Quelques chiffres et informations clés
En 2022, le Brésil a exporté pour 30 milliards de dollars de produits agricoles vers l’Union européenne, mais a importé pour 40 milliards de dollars de biens manufacturés. Ce déficit sectoriel de 10 milliards de dollars reflète une structure commerciale déséquilibrée. À cela s’ajoute la volatilité des prix des matières premières. Par exemple, le prix moyen du soja, principale exportation brésilienne, a chuté de 18 % entre 2021 et 2023, affectant directement les revenus des exportateurs. En parallèle, le coût des machines importées d’Europe a augmenté de 12 %, amplifiant l’effet de la détérioration des termes de l’échange.
Les accords du Mercosur, tout en favorisant l’accès des produits européens aux marchés sud-américains, intensifient des fractures sociales majeures des deux côtés de l’Atlantique. En Amérique du Sud, ces accords renforcent les grands exportateurs agricoles et les multinationales, accentuant les inégalités rurales et marginalisant les petits agriculteurs, poussés vers l’exode rural. Par exemple, au Brésil, 1 % des exploitations agricoles génèrent plus de 50 % des exportations, tandis que les industries locales, souvent non compétitives face aux importations européennes, subissent des fermetures massives, comme en Argentine, où l’agro-industrie a perdu environ 20 000 emplois entre 2020 et 2023. En Europe, la concurrence perçue comme déloyale des produits sud-américains, souvent soumis à des normes environnementales et sociales moins strictes, suscite des protestations, notamment de la part des agriculteurs français. Ces derniers dénoncent un dumping environnemental, arguant que l’importation massive de produits sud-américains à bas coût érode les revenus agricoles et fragilise les exploitations locales respectant des normes élevées.
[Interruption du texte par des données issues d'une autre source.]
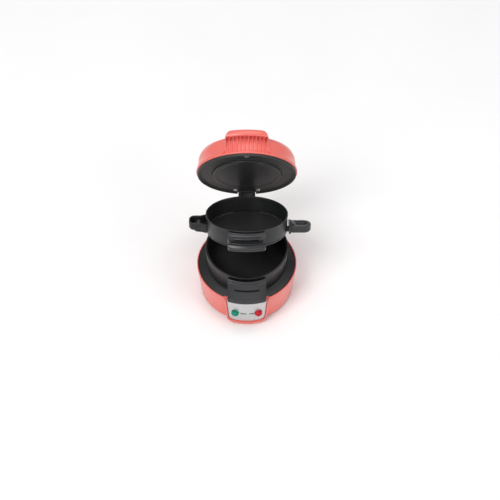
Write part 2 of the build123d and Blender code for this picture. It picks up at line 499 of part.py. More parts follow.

Face à ces défis, les gouvernements européens et sud-américains se retrouvent piégés entre la promotion des échanges économiques et la gestion des tensions sociales croissantes. En Europe, les manifestations agricoles, soutenues par des syndicats, ont mis en lumière les inquiétudes concernant l’impact des accords sur la souveraineté alimentaire et les emplois ruraux, comme en témoigne le mouvement des agriculteurs français en 2022. Simultanément, en Amérique du Sud, le rejet des accords par les populations rurales, telles que les campesinos paraguayens, reflète une méfiance envers des politiques commerciales perçues comme imposées par des élites au détriment des intérêts locaux. Ces tensions sociales et économiques, amplifiées par des différences dans les normes de production et des déséquilibres commerciaux, transforment les accords du Mercosur en un catalyseur de friction sociale, révélant les limites d’une mondialisation non régulée.